### Aim of the exercise
Quote the whole listing verbatim.

### Data
....................

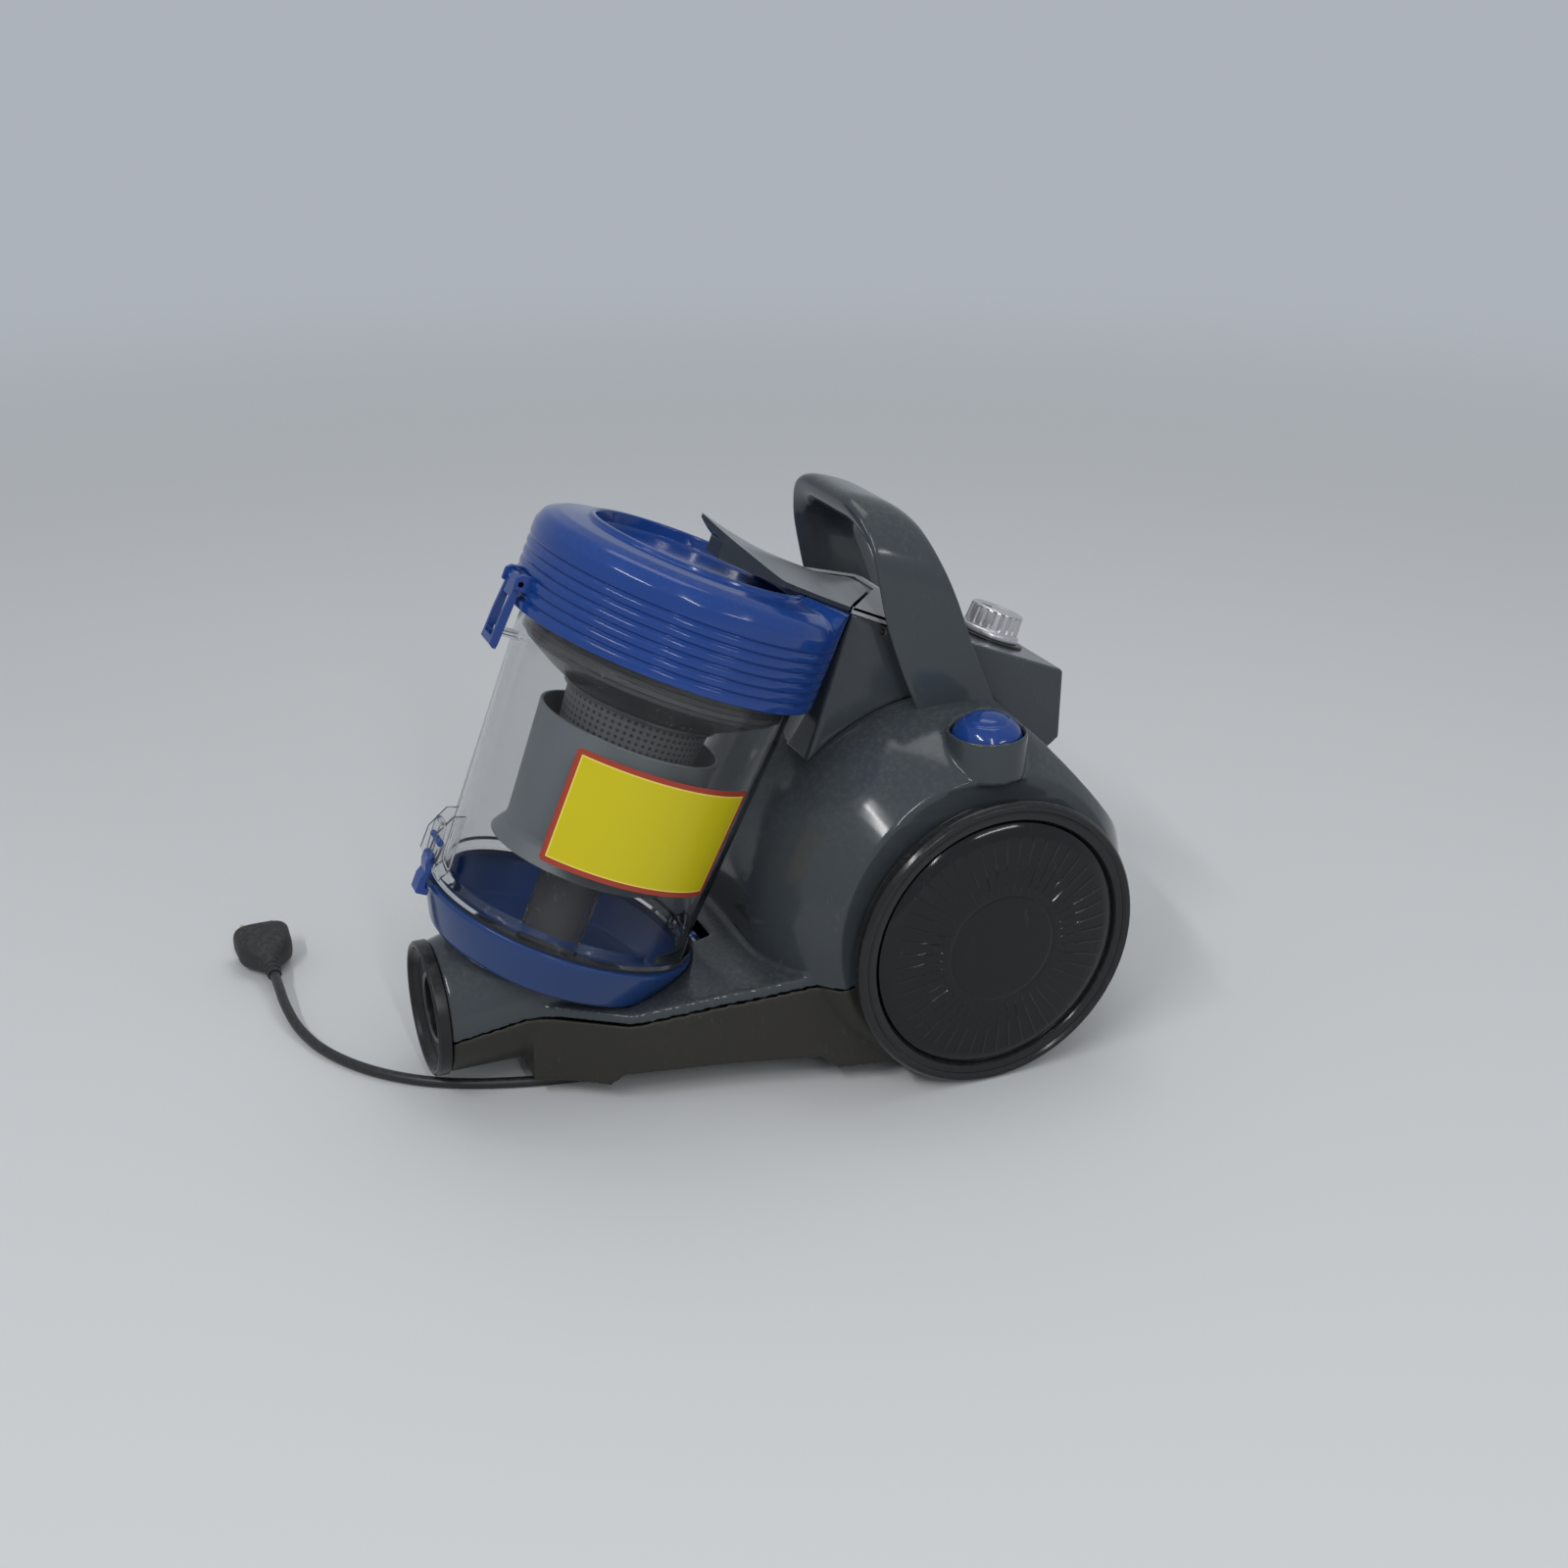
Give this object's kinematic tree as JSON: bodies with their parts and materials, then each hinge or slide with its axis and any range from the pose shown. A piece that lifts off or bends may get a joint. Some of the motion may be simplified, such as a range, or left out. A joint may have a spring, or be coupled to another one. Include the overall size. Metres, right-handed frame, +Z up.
{
  "type": "canister vacuum cleaner",
  "caption": "Bagless canister vacuum cleaner with a clear lift-off dust cup, carry handle, rear wheels, front caster, foot pedals, power knob and mains cord.",
  "frame": {"origin": "on the floor under the middle of the machine, halfway between the hose mouth and the rear cover and halfway between the wheels", "axes": "+Z up, -Y towards the hose mouth at the front, +Y towards the rear, +X to the machine's left, through the left wheel"},
  "size_m": [0.3505, 0.5883, 0.3426],
  "materials": {
    "grey_shell": "gloss",
    "dark_shell": "satin",
    "grey_satin": "satin",
    "black_trim": "gloss",
    "black_rubber": "matte",
    "tyre": "satin",
    "blue_plastic": "gloss",
    "clear_plastic": "clear gloss",
    "insert_grey": "satin",
    "silver_plastic": "satin metallic paint",
    "label_film": "satin film",
    "foam": "open foam",
    "steel": "bright",
    "light_metal": "satin",
    "brass": "bright",
    "inner_plastic": "satin",
    "board": "satin"
  },
  "bodies": {
    "body": {"upper_housing": "grey_shell", "lower_chassis": "dark_shell", "spine_housing": "grey_shell", "carry_handle": "grey_shell", "mouth_ring": "black_trim", "hose_socket": "black_trim", "inlet_seal": "black_rubber", "outlet_seal": "black_rubber", "dial_plate": "grey_satin", "speed_control": "inner_plastic", "circuit_board": "board", "motor_can": "steel", "motor_mounts": "black_rubber", "reel_bracket": "inner_plastic", "power_switch": "inner_plastic", "exhaust_filter": "foam", "housing_screws": "steel", "wheel_axles": "steel", "lever_pin": "steel", "lever_spring": "steel", "cord_bush": "black_rubber", "mains_cord": "black_rubber", "mains_plug": "black_trim", "plug_pins": "brass"},
    "left_wheel": {"left_wheel_disc": "black_trim", "left_tyre": "tyre"},
    "right_wheel": {"right_wheel_disc": "black_trim", "right_tyre": "tyre"},
    "caster": {"caster_fork": "dark_shell", "caster_pin": "steel"},
    "caster_roller": {"caster_wheel": "black_trim"},
    "power_button": {"power_pedal": "blue_plastic", "power_pedal_spring": "steel"},
    "rewind_button": {"rewind_pedal": "blue_plastic", "rewind_pedal_spring": "steel"},
    "reel_brake": {"brake_lever": "inner_plastic", "brake_pad": "black_rubber"},
    "knob": {"power_knob": "silver_plastic", "knob_shaft": "steel"},
    "lever": {"release_lever": "grey_satin"},
    "cup": {"cup_wall": "clear_plastic", "cup_lid": "blue_plastic", "lid_seal": "black_rubber", "insert_flange": "insert_grey", "mesh_filter": "insert_grey", "cyclone_bell": "insert_grey", "inlet_tube": "insert_grey", "foam_filter": "foam", "bottom_door": "blue_plastic", "door_seal": "black_rubber", "door_hinge_pin": "steel", "cup_label": "label_film"},
    "lid_clip": {"lid_latch": "blue_plastic"},
    "door_hook": {"door_latch": "blue_plastic"},
    "rear_cover": {"exhaust_grille": "black_trim"},
    "reel": {"cord_reel": "inner_plastic", "wound_cord": "black_rubber", "rewind_mainspring": "steel"},
    "rotor": {"motor_rotor": "steel", "fan_wheel": "light_metal"}
  },
  "joints": [
    {"name": "left_wheel_spin", "type": "hinge", "parent": "body", "child": "left_wheel", "pos_m": [0.12, 0.093, 0.09], "axis": [1, 0, 0], "continuous": true},
    {"name": "right_wheel_spin", "type": "hinge", "parent": "body", "child": "right_wheel", "pos_m": [-0.12, 0.093, 0.09], "axis": [1, 0, 0], "continuous": true},
    {"name": "caster_swivel", "type": "hinge", "parent": "body", "child": "caster", "pos_m": [0, -0.108, 0.03], "axis": [0, 0, 1], "continuous": true},
    {"name": "caster_roll", "type": "hinge", "parent": "caster", "child": "caster_roller", "pos_m": [0, -0.101, 0.011], "axis": [1, 0, 0], "continuous": true},
    {"name": "power_pedal_press", "type": "slide", "parent": "body", "child": "power_button", "axis": [0, 0, -1], "range_m": [0, 0.005], "stiffness_N_per_m": 800, "springref_m": -0.006, "deforming": ["power_pedal_spring"]},
    {"name": "rewind_pedal_press", "type": "slide", "parent": "body", "child": "rewind_button", "axis": [0, 0, -1], "range_m": [0, 0.005], "stiffness_N_per_m": 800, "springref_m": -0.006, "deforming": ["rewind_pedal_spring"]},
    {"name": "brake_swing", "type": "hinge", "parent": "body", "child": "reel_brake", "pos_m": [-0.09, 0.08, 0.15], "axis": [-1, 0, 0], "range_deg": [0, 20.05]},
    {"name": "power_knob_turn", "type": "hinge", "parent": "body", "child": "knob", "pos_m": [0, 0.14838, 0.23185], "axis": [0, 0.3726, 0.928], "range_deg": [-135, 135]},
    {"name": "release_lever_lift", "type": "hinge", "parent": "body", "child": "lever", "pos_m": [0, 0.05383, 0.26076], "axis": [-1, 0, 0], "range_deg": [0, 10], "stiffness_Nm_per_rad": 0.3, "springref_deg": -11.46},
    {"name": "cup_lift", "type": "slide", "parent": "body", "child": "cup", "axis": [0, -0.9171, 0.3987], "range_m": [0, 0.11]},
    {"name": "lid_latch_open", "type": "hinge", "parent": "cup", "child": "lid_clip", "pos_m": [0, -0.14934, 0.30385], "axis": [-1, 0, 0], "range_deg": [0, 60]},
    {"name": "door_latch_open", "type": "hinge", "parent": "cup", "child": "door_hook", "pos_m": [0, -0.20283, 0.157], "axis": [-1, 0, 0], "range_deg": [0, 12], "stiffness_Nm_per_rad": 0.05, "springref_deg": -11.46},
    {"name": "exhaust_grille_open", "type": "hinge", "parent": "body", "child": "rear_cover", "pos_m": [0, 0.2135, 0.0775], "axis": [-1, 0, 0], "range_deg": [0, 75]},
    {"name": "reel_spin", "type": "hinge", "parent": "body", "child": "reel", "pos_m": [-0.0665, 0.1, 0.08], "axis": [1, 0, 0], "continuous": true},
    {"name": "motor_spin", "type": "hinge", "parent": "body", "child": "rotor", "pos_m": [0, 0.062, 0.088], "axis": [1, 0, 0], "continuous": true}
  ],
  "couplings": [
    {"joint": "brake_swing", "follows": "rewind_pedal_press", "rad_per_m": 70}
  ]
}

....................

### Answer to the task
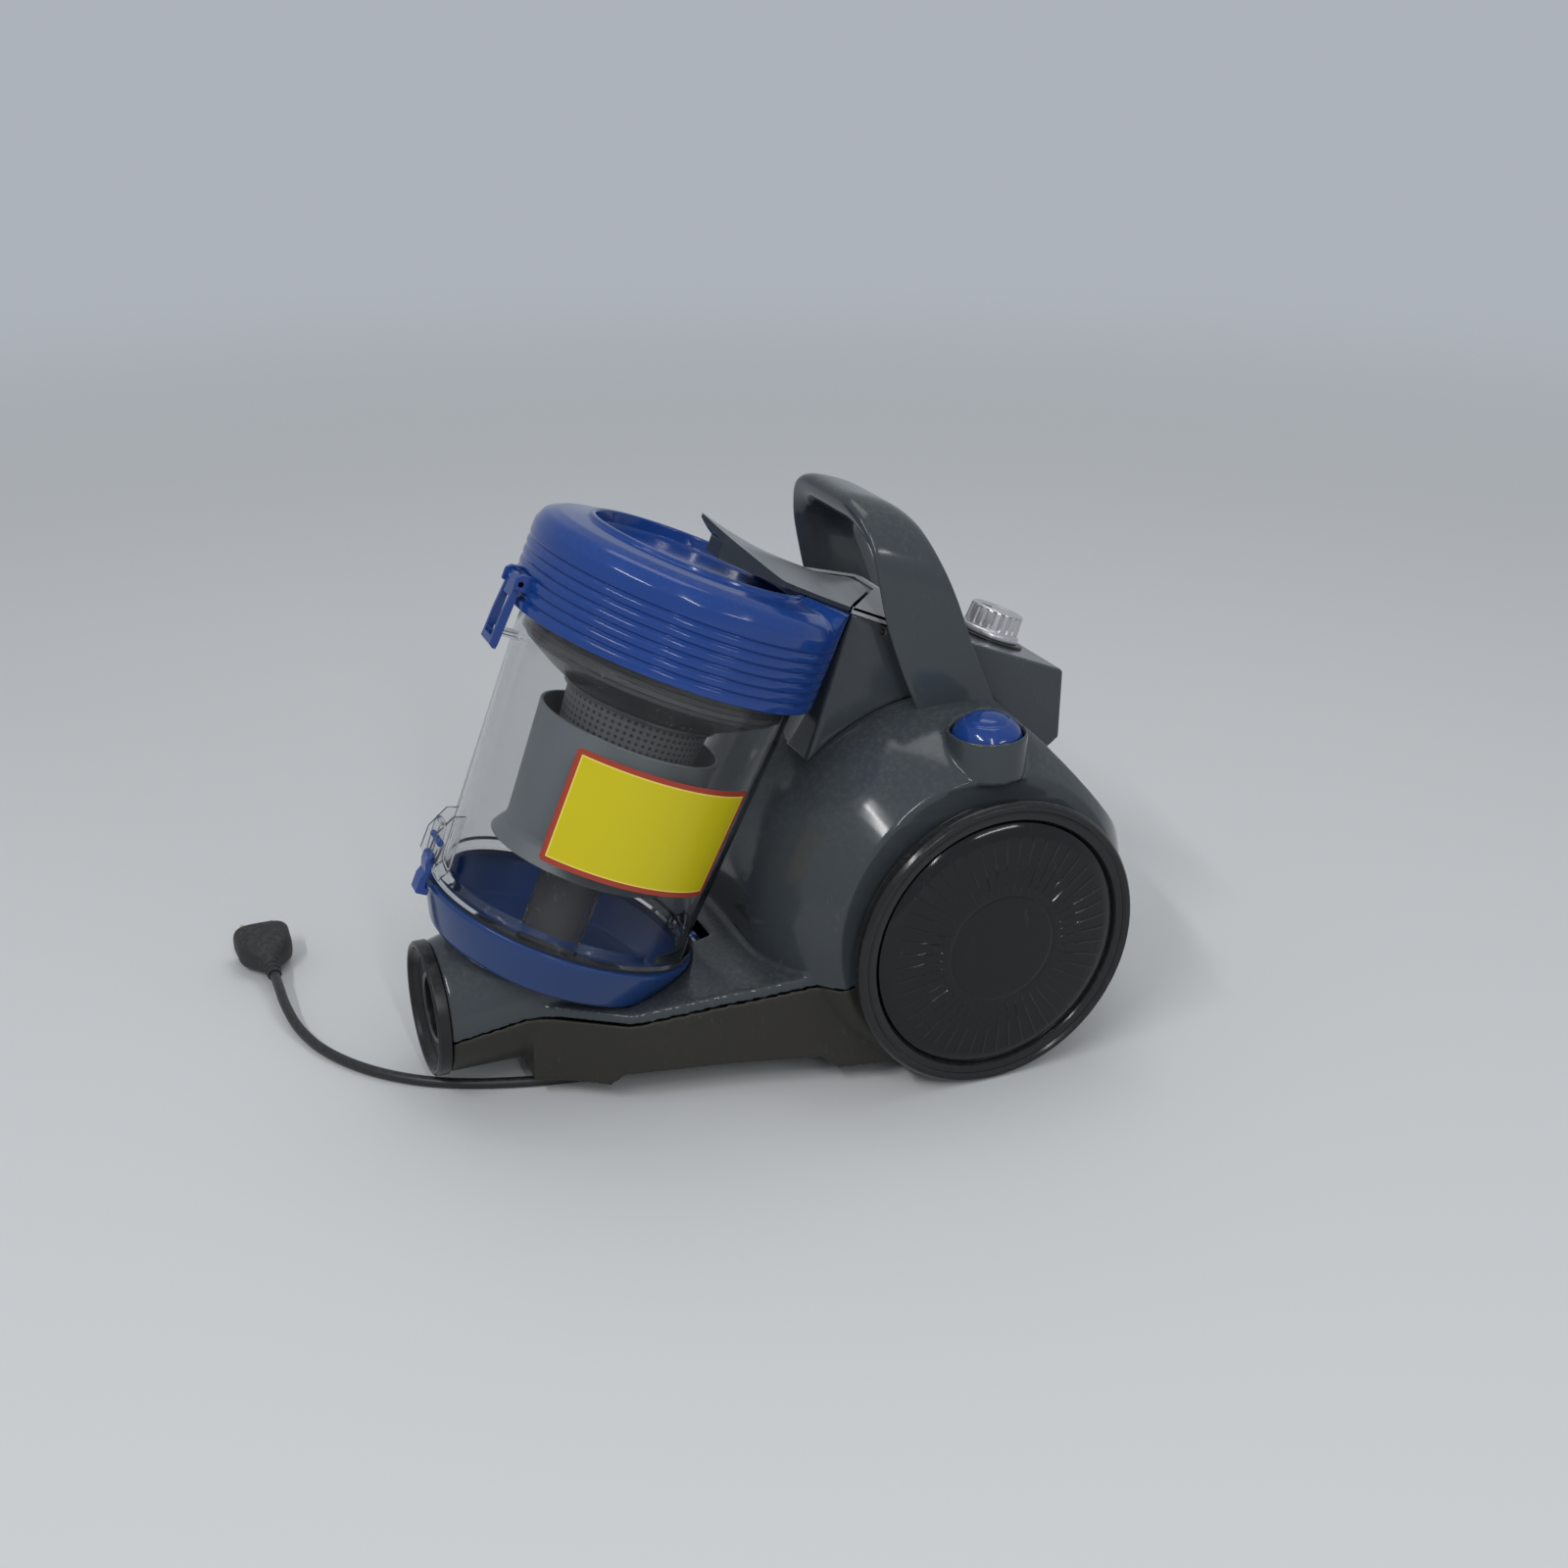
Give this object's kinematic tree as JSON: bodies with their parts and materials, then each hinge or slide with its axis and any range from the pose shown. A piece that lifts off or bends may get a joint. Some of the motion may be simplified, such as a range, or left out. A joint may have a spring, or be coupled to another one. Include the overall size. Metres, right-handed frame, +Z up.
{
  "type": "canister vacuum cleaner",
  "caption": "Bagless canister vacuum cleaner with a clear lift-off dust cup, carry handle, rear wheels, front caster, foot pedals, power knob and mains cord.",
  "frame": {"origin": "on the floor under the middle of the machine, halfway between the hose mouth and the rear cover and halfway between the wheels", "axes": "+Z up, -Y towards the hose mouth at the front, +Y towards the rear, +X to the machine's left, through the left wheel"},
  "size_m": [0.3505, 0.5883, 0.3426],
  "materials": {
    "grey_shell": "gloss",
    "dark_shell": "satin",
    "grey_satin": "satin",
    "black_trim": "gloss",
    "black_rubber": "matte",
    "tyre": "satin",
    "blue_plastic": "gloss",
    "clear_plastic": "clear gloss",
    "insert_grey": "satin",
    "silver_plastic": "satin metallic paint",
    "label_film": "satin film",
    "foam": "open foam",
    "steel": "bright",
    "light_metal": "satin",
    "brass": "bright",
    "inner_plastic": "satin",
    "board": "satin"
  },
  "bodies": {
    "body": {"upper_housing": "grey_shell", "lower_chassis": "dark_shell", "spine_housing": "grey_shell", "carry_handle": "grey_shell", "mouth_ring": "black_trim", "hose_socket": "black_trim", "inlet_seal": "black_rubber", "outlet_seal": "black_rubber", "dial_plate": "grey_satin", "speed_control": "inner_plastic", "circuit_board": "board", "motor_can": "steel", "motor_mounts": "black_rubber", "reel_bracket": "inner_plastic", "power_switch": "inner_plastic", "exhaust_filter": "foam", "housing_screws": "steel", "wheel_axles": "steel", "lever_pin": "steel", "lever_spring": "steel", "cord_bush": "black_rubber", "mains_cord": "black_rubber", "mains_plug": "black_trim", "plug_pins": "brass"},
    "left_wheel": {"left_wheel_disc": "black_trim", "left_tyre": "tyre"},
    "right_wheel": {"right_wheel_disc": "black_trim", "right_tyre": "tyre"},
    "caster": {"caster_fork": "dark_shell", "caster_pin": "steel"},
    "caster_roller": {"caster_wheel": "black_trim"},
    "power_button": {"power_pedal": "blue_plastic", "power_pedal_spring": "steel"},
    "rewind_button": {"rewind_pedal": "blue_plastic", "rewind_pedal_spring": "steel"},
    "reel_brake": {"brake_lever": "inner_plastic", "brake_pad": "black_rubber"},
    "knob": {"power_knob": "silver_plastic", "knob_shaft": "steel"},
    "lever": {"release_lever": "grey_satin"},
    "cup": {"cup_wall": "clear_plastic", "cup_lid": "blue_plastic", "lid_seal": "black_rubber", "insert_flange": "insert_grey", "mesh_filter": "insert_grey", "cyclone_bell": "insert_grey", "inlet_tube": "insert_grey", "foam_filter": "foam", "bottom_door": "blue_plastic", "door_seal": "black_rubber", "door_hinge_pin": "steel", "cup_label": "label_film"},
    "lid_clip": {"lid_latch": "blue_plastic"},
    "door_hook": {"door_latch": "blue_plastic"},
    "rear_cover": {"exhaust_grille": "black_trim"},
    "reel": {"cord_reel": "inner_plastic", "wound_cord": "black_rubber", "rewind_mainspring": "steel"},
    "rotor": {"motor_rotor": "steel", "fan_wheel": "light_metal"}
  },
  "joints": [
    {"name": "left_wheel_spin", "type": "hinge", "parent": "body", "child": "left_wheel", "pos_m": [0.12, 0.093, 0.09], "axis": [1, 0, 0], "continuous": true},
    {"name": "right_wheel_spin", "type": "hinge", "parent": "body", "child": "right_wheel", "pos_m": [-0.12, 0.093, 0.09], "axis": [1, 0, 0], "continuous": true},
    {"name": "caster_swivel", "type": "hinge", "parent": "body", "child": "caster", "pos_m": [0, -0.108, 0.03], "axis": [0, 0, 1], "continuous": true},
    {"name": "caster_roll", "type": "hinge", "parent": "caster", "child": "caster_roller", "pos_m": [0, -0.101, 0.011], "axis": [1, 0, 0], "continuous": true},
    {"name": "power_pedal_press", "type": "slide", "parent": "body", "child": "power_button", "axis": [0, 0, -1], "range_m": [0, 0.005], "stiffness_N_per_m": 800, "springref_m": -0.006, "deforming": ["power_pedal_spring"]},
    {"name": "rewind_pedal_press", "type": "slide", "parent": "body", "child": "rewind_button", "axis": [0, 0, -1], "range_m": [0, 0.005], "stiffness_N_per_m": 800, "springref_m": -0.006, "deforming": ["rewind_pedal_spring"]},
    {"name": "brake_swing", "type": "hinge", "parent": "body", "child": "reel_brake", "pos_m": [-0.09, 0.08, 0.15], "axis": [-1, 0, 0], "range_deg": [0, 20.05]},
    {"name": "power_knob_turn", "type": "hinge", "parent": "body", "child": "knob", "pos_m": [0, 0.14838, 0.23185], "axis": [0, 0.3726, 0.928], "range_deg": [-135, 135]},
    {"name": "release_lever_lift", "type": "hinge", "parent": "body", "child": "lever", "pos_m": [0, 0.05383, 0.26076], "axis": [-1, 0, 0], "range_deg": [0, 10], "stiffness_Nm_per_rad": 0.3, "springref_deg": -11.46},
    {"name": "cup_lift", "type": "slide", "parent": "body", "child": "cup", "axis": [0, -0.9171, 0.3987], "range_m": [0, 0.11]},
    {"name": "lid_latch_open", "type": "hinge", "parent": "cup", "child": "lid_clip", "pos_m": [0, -0.14934, 0.30385], "axis": [-1, 0, 0], "range_deg": [0, 60]},
    {"name": "door_latch_open", "type": "hinge", "parent": "cup", "child": "door_hook", "pos_m": [0, -0.20283, 0.157], "axis": [-1, 0, 0], "range_deg": [0, 12], "stiffness_Nm_per_rad": 0.05, "springref_deg": -11.46},
    {"name": "exhaust_grille_open", "type": "hinge", "parent": "body", "child": "rear_cover", "pos_m": [0, 0.2135, 0.0775], "axis": [-1, 0, 0], "range_deg": [0, 75]},
    {"name": "reel_spin", "type": "hinge", "parent": "body", "child": "reel", "pos_m": [-0.0665, 0.1, 0.08], "axis": [1, 0, 0], "continuous": true},
    {"name": "motor_spin", "type": "hinge", "parent": "body", "child": "rotor", "pos_m": [0, 0.062, 0.088], "axis": [1, 0, 0], "continuous": true}
  ],
  "couplings": [
    {"joint": "brake_swing", "follows": "rewind_pedal_press", "rad_per_m": 70}
  ]
}